I think we would be safe in assuming that this house shown below is not the house that Tina would have been living in but it is certainly the site.

Figure 20d: Courtesy of Google Maps
Next we have a death notice listing for Alison’s brother Josiah George Cox in 1945.

It is interesting to note that neither Alison or her sisters, Tina or Jean are mentioned in the notice.
I finally found Alison again in the Electoral rolls but not until 1949, that is twelve years since her last appearance and she has made a major move.

Because there has been no listing since 1937 we can’t be sure when Alison actually made the move to Sydney.
Here is 105 Spencer Road below. It looks like it could be the actual house Alison would have lived in.

Figure 23: Courtesy of Google Maps
The Sydney move must have worked out for Alison as she was still there in 1954.

My cousin Alec shared that Alison worked for the department store, David Jones when she was in Sydney. She was 66 years of age at this time.
Our next mention of Alison is not for another eight years and this time she and Tina appear in Wally Duke’s death notice. Remember Wally is Jean’s husband.

Unfortunately it doesn’t state which suburb they were from like the older notices but I managed to find both of them in the Electoral Roll listing for 1963 and Alison was back from Sydney and had moved in with Tina again.


This fits with what Alec recalled, he was told, that when Alison retired from her job with David Jones in Sydney she moved into “…the large house in Melbourne with Tina.“
I wondered what had become of Jean since Wally’s death in October of the year before, 1962. I found her still living in the home she had shared with Wally since 1928, when they had moved from the Finch Street address.

The three remaining sister’s were still close to each other.

Then the inevitable happens, Tina passes away just eight months after her husband Wally. Alison and Jean appear for the final time in a family notice together.

I know that they are possibly just standard death notice vocabulary but I like seeing the “…loved, beloved and loving,” references. I hope this is how they felt about each other.
With Tina’s passing I’m assuming that the St. James Place house would have been sold and Alison would have moved on. There is no other Electoral roll listing for Alison till 1967 so again I’m unsure as to when she might have moved to this next address.

It looks like 32 Edgar Street might be the same building that Alison moved into just with a refurb on the exterior.

Figure 30: Courtesy of Google Maps
The one thing I can be certain of is that Alison had gotten closer to Jean, who is still in the Barina Road address.

Then seven years later we have Alison’s final mention, her own death notice.

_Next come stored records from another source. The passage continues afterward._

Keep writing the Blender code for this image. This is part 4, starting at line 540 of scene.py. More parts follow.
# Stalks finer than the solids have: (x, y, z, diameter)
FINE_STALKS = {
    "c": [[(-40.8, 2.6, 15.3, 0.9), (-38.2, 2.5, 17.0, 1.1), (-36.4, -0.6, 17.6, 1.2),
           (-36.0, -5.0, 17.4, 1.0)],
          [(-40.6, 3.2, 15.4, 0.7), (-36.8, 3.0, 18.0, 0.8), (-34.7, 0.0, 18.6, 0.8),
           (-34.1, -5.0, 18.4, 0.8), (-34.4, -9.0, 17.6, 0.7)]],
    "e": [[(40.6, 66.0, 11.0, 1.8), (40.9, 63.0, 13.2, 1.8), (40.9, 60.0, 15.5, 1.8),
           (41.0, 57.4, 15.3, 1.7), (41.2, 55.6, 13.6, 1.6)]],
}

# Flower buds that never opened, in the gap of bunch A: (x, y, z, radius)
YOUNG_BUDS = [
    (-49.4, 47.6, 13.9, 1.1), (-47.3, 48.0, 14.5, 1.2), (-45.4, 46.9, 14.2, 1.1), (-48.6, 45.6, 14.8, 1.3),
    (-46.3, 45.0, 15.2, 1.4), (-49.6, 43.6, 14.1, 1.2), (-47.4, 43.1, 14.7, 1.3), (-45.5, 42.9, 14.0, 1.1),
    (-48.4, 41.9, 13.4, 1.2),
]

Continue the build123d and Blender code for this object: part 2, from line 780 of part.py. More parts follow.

Alison was 85 years of age when she passed away at the Cedar Court Hospital in Glen Iris. This is the site of the hospital today pictured below.

Figure 33: Courtesy of Google Maps
It looks like it could be the original hospital building situated at 370 Burke Road, Glen Iris.
From what I can tell the Epworth Foundation acquired the hospital sometime in 2006 and it became the Rehabilitation Hospital you see above. https://www.accc.gov.au/public-registers/mergers-registers/public-informal-merger-reviews-register/epworth-foundation-proposed-acquisition-of-cedar-court-private-hospital
You might recall from Figure 6 way back at the beginning of this post that Jean was also listed as having had her ashes scattered at Springvale. Yes, Jean passed away just fourteen months after Alison on the 9th of May 1975.

You might have noticed my cousin Alec, mentioned above, in Jean’s death notice. He also has a link to the last person I want to mention from the list in Figure 6. John Walter Duke, Alec’s father and son of Jean and Wally Duke.
John passed away at the age of 84 in 2004, John’s story is not mine to tell, I will leave that to those that knew him. But what I will say is, I wished I had started this family history journey earlier, then I might have had the chance to learn more about the lives of Alison, Jean, Tina, Annie, Josiah and their families, my family.
So that is Springvale done. The other family members scattered there, mentioned in Figure 6, I will pick up in another post in the future, as I know next to nothing about them as yet.